* **PROBLEM STATEMENT**:
Only one stretch of the data below should be repeated: the lines from the line containing "What FreeCAD Python" through the line containing "plate_thickness = 5.0", inclusive, exactly as they are.

--- DATA EXTRACT ---

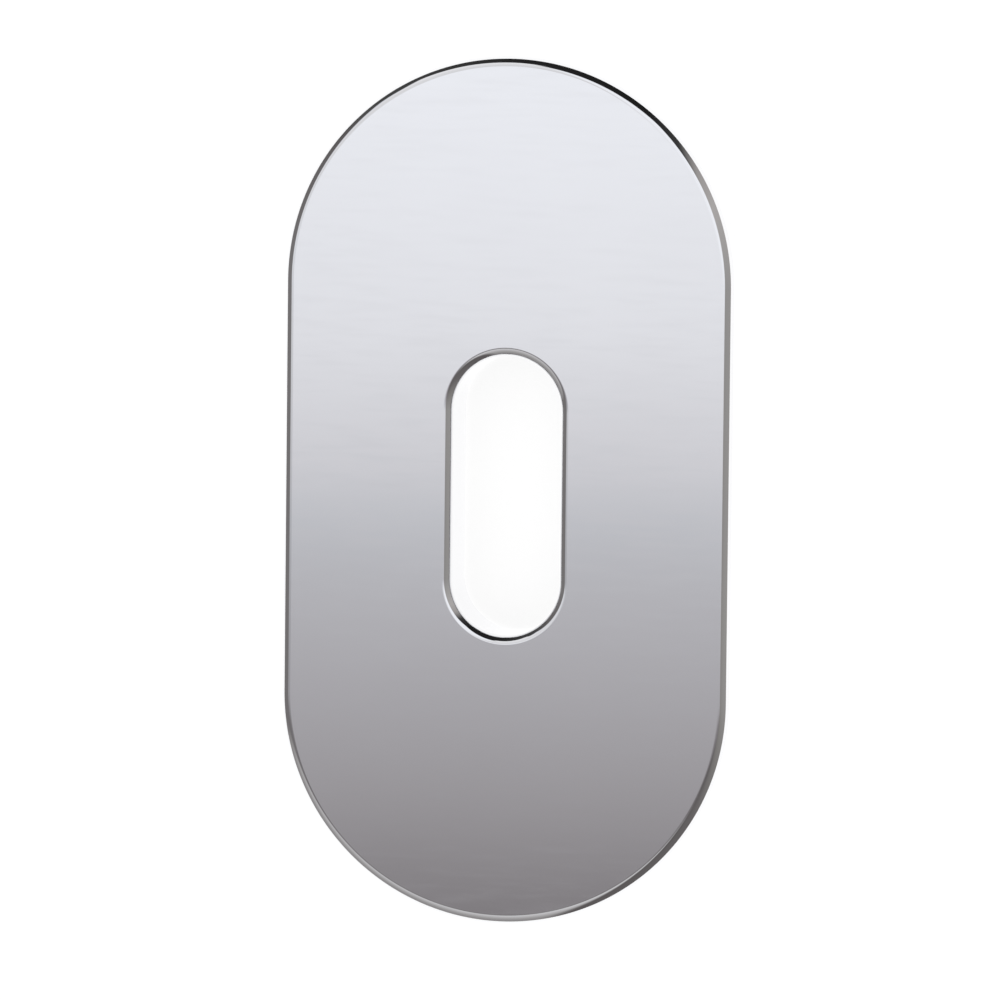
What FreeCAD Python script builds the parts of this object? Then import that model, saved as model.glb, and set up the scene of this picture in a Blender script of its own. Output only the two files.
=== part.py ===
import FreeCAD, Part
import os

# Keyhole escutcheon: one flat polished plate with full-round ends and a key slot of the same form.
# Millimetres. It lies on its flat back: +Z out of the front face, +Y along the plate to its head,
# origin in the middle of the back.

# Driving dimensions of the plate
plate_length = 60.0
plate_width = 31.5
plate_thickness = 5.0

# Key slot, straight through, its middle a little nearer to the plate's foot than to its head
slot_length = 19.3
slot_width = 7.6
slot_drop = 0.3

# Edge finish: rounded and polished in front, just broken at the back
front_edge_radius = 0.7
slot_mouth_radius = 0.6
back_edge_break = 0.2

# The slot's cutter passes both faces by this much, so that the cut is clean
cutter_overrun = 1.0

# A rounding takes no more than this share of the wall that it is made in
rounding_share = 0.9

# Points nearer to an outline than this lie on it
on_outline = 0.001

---
--- DATA EXTRACT ---

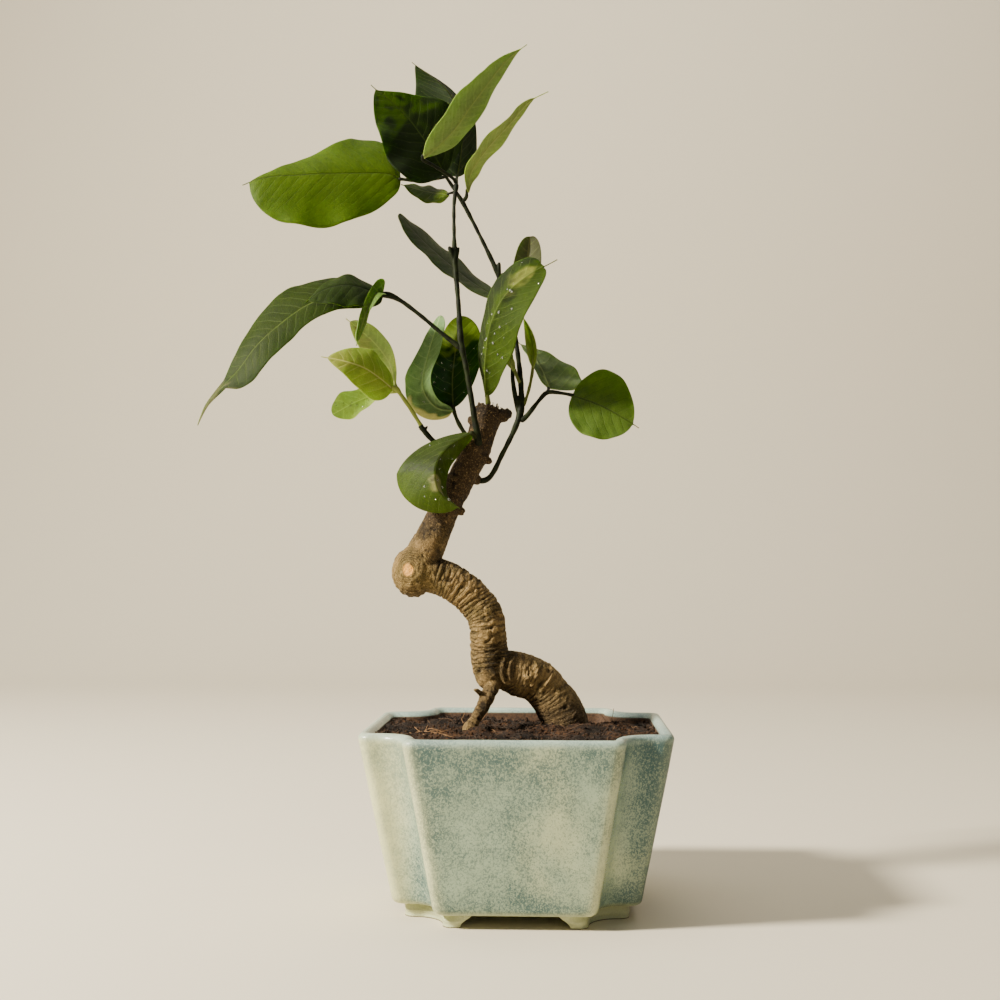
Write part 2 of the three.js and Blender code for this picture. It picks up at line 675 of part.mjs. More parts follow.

---
--- DATA EXTRACT ---

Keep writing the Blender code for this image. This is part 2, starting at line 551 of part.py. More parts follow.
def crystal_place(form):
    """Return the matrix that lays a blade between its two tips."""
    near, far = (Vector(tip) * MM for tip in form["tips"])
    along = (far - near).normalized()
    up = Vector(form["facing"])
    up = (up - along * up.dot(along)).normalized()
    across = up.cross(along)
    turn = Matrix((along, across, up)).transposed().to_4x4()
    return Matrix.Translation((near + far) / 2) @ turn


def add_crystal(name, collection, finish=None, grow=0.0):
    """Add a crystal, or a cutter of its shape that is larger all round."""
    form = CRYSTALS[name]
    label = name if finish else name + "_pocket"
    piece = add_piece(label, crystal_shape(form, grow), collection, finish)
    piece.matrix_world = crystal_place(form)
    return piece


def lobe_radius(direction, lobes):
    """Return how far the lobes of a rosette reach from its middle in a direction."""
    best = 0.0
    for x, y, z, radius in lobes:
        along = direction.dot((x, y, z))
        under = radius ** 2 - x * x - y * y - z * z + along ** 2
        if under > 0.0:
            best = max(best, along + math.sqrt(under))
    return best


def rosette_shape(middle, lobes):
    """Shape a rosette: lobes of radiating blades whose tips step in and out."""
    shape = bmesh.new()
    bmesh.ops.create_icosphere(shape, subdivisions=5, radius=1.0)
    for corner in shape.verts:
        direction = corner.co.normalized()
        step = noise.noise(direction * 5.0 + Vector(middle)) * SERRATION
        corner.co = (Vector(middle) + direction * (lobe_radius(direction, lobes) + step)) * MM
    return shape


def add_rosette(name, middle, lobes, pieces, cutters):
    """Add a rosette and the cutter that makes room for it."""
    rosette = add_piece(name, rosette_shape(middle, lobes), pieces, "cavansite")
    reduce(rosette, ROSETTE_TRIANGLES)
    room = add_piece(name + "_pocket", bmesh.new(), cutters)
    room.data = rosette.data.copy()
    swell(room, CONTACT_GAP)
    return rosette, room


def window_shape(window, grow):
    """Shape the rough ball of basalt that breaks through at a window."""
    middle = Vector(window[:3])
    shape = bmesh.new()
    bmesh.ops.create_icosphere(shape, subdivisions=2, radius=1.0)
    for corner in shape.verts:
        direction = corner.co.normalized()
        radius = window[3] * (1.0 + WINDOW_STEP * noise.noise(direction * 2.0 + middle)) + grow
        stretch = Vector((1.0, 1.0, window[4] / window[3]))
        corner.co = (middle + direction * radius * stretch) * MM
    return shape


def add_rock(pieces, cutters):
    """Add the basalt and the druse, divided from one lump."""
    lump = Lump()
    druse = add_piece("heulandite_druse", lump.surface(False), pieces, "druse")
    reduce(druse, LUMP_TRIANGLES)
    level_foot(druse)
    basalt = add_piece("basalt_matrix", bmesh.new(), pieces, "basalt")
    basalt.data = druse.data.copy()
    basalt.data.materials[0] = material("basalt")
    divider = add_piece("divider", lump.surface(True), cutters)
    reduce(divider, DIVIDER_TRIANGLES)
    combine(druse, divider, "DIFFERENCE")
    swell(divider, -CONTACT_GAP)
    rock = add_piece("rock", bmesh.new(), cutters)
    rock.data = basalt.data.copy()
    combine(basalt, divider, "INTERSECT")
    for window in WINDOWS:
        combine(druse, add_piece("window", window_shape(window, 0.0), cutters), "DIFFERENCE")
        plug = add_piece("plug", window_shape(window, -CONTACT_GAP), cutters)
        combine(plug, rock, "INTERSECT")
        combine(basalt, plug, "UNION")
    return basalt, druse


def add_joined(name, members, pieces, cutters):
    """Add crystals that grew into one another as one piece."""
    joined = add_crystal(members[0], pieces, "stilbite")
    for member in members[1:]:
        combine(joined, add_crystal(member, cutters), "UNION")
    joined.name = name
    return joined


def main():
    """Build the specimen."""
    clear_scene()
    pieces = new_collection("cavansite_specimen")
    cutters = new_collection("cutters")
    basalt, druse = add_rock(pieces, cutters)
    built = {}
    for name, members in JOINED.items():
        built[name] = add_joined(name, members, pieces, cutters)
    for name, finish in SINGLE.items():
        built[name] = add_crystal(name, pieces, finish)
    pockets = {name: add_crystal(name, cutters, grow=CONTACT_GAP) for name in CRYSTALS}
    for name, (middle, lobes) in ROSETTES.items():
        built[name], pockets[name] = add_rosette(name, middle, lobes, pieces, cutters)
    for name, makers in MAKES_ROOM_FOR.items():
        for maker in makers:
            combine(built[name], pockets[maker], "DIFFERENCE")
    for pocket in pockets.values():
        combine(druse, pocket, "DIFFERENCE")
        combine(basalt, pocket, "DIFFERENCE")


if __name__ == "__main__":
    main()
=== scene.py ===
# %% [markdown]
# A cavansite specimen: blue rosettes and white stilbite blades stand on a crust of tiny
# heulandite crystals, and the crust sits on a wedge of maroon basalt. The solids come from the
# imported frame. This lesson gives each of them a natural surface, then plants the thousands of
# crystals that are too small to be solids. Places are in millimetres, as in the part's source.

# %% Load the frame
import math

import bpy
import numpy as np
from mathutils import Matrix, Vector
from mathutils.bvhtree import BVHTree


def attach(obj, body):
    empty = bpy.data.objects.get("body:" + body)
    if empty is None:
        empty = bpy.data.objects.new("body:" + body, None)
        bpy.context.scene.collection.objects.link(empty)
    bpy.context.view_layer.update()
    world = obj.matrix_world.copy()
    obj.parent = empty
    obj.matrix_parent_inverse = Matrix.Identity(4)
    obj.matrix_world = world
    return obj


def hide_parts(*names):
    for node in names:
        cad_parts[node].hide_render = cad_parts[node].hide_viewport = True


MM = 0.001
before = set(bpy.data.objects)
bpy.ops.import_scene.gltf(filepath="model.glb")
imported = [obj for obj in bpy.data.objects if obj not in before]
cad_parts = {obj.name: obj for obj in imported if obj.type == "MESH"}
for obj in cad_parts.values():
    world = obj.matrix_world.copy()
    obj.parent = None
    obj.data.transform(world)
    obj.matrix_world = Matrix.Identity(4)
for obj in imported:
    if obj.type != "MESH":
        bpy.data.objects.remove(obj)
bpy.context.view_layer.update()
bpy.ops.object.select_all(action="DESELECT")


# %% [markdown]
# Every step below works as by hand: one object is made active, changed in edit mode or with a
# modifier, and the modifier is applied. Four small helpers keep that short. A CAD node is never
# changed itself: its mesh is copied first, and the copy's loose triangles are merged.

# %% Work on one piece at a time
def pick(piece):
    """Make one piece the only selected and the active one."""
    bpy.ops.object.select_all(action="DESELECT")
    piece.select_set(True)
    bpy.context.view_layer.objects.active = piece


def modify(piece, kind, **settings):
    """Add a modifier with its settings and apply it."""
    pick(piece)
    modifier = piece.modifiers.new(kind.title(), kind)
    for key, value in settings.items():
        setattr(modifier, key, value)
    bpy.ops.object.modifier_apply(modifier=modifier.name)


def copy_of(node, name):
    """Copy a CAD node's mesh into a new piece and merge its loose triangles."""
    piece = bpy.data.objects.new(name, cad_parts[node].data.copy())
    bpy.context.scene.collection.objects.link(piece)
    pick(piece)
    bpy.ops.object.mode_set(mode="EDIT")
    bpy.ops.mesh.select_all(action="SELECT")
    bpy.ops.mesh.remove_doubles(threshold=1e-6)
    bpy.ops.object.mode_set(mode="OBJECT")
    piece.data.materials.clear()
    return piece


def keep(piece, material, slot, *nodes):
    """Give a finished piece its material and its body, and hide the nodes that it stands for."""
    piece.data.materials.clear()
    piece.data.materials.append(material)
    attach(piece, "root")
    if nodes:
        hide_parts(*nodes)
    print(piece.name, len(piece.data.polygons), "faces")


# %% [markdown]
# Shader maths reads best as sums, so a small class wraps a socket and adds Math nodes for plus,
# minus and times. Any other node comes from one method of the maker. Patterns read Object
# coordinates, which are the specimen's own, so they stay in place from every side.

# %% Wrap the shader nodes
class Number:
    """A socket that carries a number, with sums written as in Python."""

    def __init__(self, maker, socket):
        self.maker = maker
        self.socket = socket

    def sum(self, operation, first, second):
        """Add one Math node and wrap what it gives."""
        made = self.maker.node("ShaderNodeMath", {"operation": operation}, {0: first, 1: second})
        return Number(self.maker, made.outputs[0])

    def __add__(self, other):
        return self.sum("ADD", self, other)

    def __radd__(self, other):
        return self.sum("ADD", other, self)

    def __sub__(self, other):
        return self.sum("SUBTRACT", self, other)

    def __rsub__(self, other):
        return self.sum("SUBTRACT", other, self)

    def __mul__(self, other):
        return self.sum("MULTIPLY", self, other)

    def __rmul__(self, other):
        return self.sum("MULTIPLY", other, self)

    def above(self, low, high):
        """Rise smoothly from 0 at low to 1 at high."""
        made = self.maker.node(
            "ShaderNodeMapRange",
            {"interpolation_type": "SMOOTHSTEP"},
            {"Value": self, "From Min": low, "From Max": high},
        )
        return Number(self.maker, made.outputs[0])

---

* **CORRECT RESPONSE**:
What FreeCAD Python script builds the parts of this object? Then import that model, saved as model.glb, and set up the scene of this picture in a Blender script of its own. Output only the two files.
=== part.py ===
import FreeCAD, Part
import os

# Keyhole escutcheon: one flat polished plate with full-round ends and a key slot of the same form.
# Millimetres. It lies on its flat back: +Z out of the front face, +Y along the plate to its head,
# origin in the middle of the back.

# Driving dimensions of the plate
plate_length = 60.0
plate_width = 31.5
plate_thickness = 5.0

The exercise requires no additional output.